The Bhakti process is a lot about recovering the self through devotion and desire. The two work parallelly and simultaneously, through the physical body and the subtle body, working to balance the sense of being. Most of the Bhakti tribes practised or utilised Deha Tattva, or the Theory of the Body, to analyse their bodies, away from socially sanctioned theories of sexual desire. From Meera to Lalon Fakir, generations of seers have documented this physical-spiritual way.

21st Century Schizoid Man

A lot of people feel a disconnect between their social and sexual selves. In a highly moralistic space like India, most sexual things are taboo. Repression has been our reality for such a long time that it crafts our images and meanings in a complex way. At the same time, engaging with a global, homogeneous information disbursement system like the internet seemingly offers us a plethora of choices. A consumable future is the only desire the new system wants its children to swallow. Sexuality, though, is stronger than all these forces.

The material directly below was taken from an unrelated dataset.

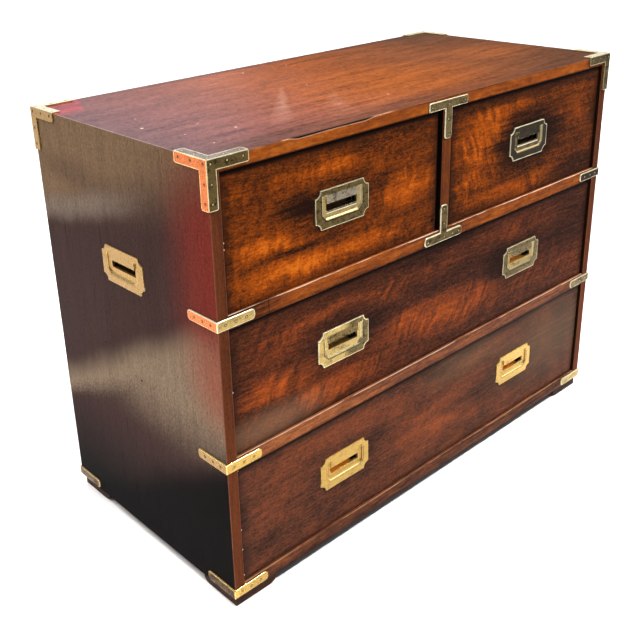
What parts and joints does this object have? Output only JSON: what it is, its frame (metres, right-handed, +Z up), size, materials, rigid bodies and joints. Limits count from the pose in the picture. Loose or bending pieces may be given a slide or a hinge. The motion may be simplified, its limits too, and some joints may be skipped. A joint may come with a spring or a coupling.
{
  "type": "campaign chest",
  "caption": "Low mahogany chest of drawers in the campaign style, short drawers over long ones, with let-in brass corner brackets, straps and flush finger pulls.",
  "frame": {"origin": "on the floor, under the middle of the case", "axes": "+X to the viewer's right along the front, +Y from the drawer fronts to the back, +Z up"},
  "size_m": [0.9184, 0.4364, 0.6832],
  "materials": {
    "mahogany": "polished",
    "flame_mahogany": "polished",
    "drawer_lining": "matt",
    "brass": "aged polish"
  },
  "bodies": {
    "case": {"top_panel": "mahogany", "side_panel_left": "mahogany", "side_panel_right": "mahogany", "back_panel": "mahogany", "rail_bottom": "mahogany", "rail_lower": "mahogany", "rail_upper": "mahogany", "bottom_board": "drawer_lining", "dust_board_lower": "drawer_lining", "dust_board_upper": "drawer_lining", "divider_post": "mahogany", "drawer_partition": "drawer_lining", "foot_front_left": "mahogany", "foot_back_left": "mahogany", "foot_front_right": "mahogany", "foot_back_right": "mahogany", "corner_bracket_front_left": "brass", "corner_bracket_back_left": "brass", "corner_bracket_front_right": "brass", "corner_bracket_back_right": "brass", "strap_upper_left": "brass", "strap_lower_left": "brass", "strap_bottom_left": "brass", "strap_back_left": "brass", "strap_upper_right": "brass", "strap_lower_right": "brass", "strap_bottom_right": "brass", "strap_back_right": "brass", "tee_strap_top": "brass", "tee_strap_rail": "brass", "side_pull_left": "brass", "side_pull_right": "brass"},
    "drawer_top_left": {"drawer_top_left_front": "flame_mahogany", "drawer_top_left_side_left": "drawer_lining", "drawer_top_left_side_right": "drawer_lining", "drawer_top_left_back": "drawer_lining", "drawer_top_left_bottom": "drawer_lining", "drawer_top_left_pull": "brass"},
    "drawer_top_right": {"drawer_top_right_front": "flame_mahogany", "drawer_top_right_side_left": "drawer_lining", "drawer_top_right_side_right": "drawer_lining", "drawer_top_right_back": "drawer_lining", "drawer_top_right_bottom": "drawer_lining", "drawer_top_right_pull": "brass"},
    "drawer_middle": {"drawer_middle_front": "flame_mahogany", "drawer_middle_side_left": "drawer_lining", "drawer_middle_side_right": "drawer_lining", "drawer_middle_back": "drawer_lining", "drawer_middle_bottom": "drawer_lining", "drawer_middle_pull_left": "brass", "drawer_middle_pull_right": "brass"},
    "drawer_bottom": {"drawer_bottom_front": "flame_mahogany", "drawer_bottom_side_left": "drawer_lining", "drawer_bottom_side_right": "drawer_lining", "drawer_bottom_back": "drawer_lining", "drawer_bottom_bottom": "drawer_lining", "drawer_bottom_pull_left": "brass", "drawer_bottom_pull_right": "brass"}
  },
  "joints": [
    {"name": "drawer_top_left_slide", "type": "slide", "parent": "case", "child": "drawer_top_left", "axis": [0, -1, 0], "range_m": [0, 0.3]},
    {"name": "drawer_top_right_slide", "type": "slide", "parent": "case", "child": "drawer_top_right", "axis": [0, -1, 0], "range_m": [0, 0.3]},
    {"name": "drawer_middle_slide", "type": "slide", "parent": "case", "child": "drawer_middle", "axis": [0, -1, 0], "range_m": [0, 0.3]},
    {"name": "drawer_bottom_slide", "type": "slide", "parent": "case", "child": "drawer_bottom", "axis": [0, -1, 0], "range_m": [0, 0.3]}
  ]
}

Systems have changed, ideologies have come and gone, walls constructed and torn apart, bombs dropped and popped. But the innate human condition of being sexual predators and beings stays incorrigibly the same. The same rules apply to Mahabharat and Demonetised Bharat. People still get horny. Heat gets to us.

But how do we make sense of today, when violent forces have hijacked the beautiful, pithy word for conjugation and harmonious copulation. No longer does the unmentionable word just generate feelings of pleasure, even if it’s tinged with a little darkness. ‘Fucked’ is the title of the film I am writing now, and for me, it’s about my sexual journey from Bhakti to violence.

Straight Outta Vagina

Someone I had just begun to know died horribly. Sexually ­defiled. For quite some time after that, I was having nightmares. I would imagine most Indian women have these nightmares often. We are clinically insane to even let the situation get to this point. The war between the genders has never been fiercer. I am elated when girls celebrate their freedom, and horrified when that exuberance exposes them to a repercussion. What can we possibly do to get close to understanding this issue? The clash between genders and classes has merged.

Sexuality is such a force that it will survive. It will become this or that. It will remain the most difficult thing to control. It will proliferate even in hatred. It will grind and cause pain. It will bend and become toxic. Violence will become a part of it. Sex encompasses everything. It is imperative, therefore, to equip ourselves with information, or, even better, knowledge. In a country where the basic human requisites are not met by the powers that be, sexual freedom is perhaps quite low on the priority list. But it is here, in our country, that we stand exposed to the teachings of a different philosophy, that one can draw courage from.

Sex, as any woman will tell you, drives the world. It drives the men, and I will second that, and it is men who are generally in the driver’s seat. Google Pussy Riot. That’s all there’s left to say.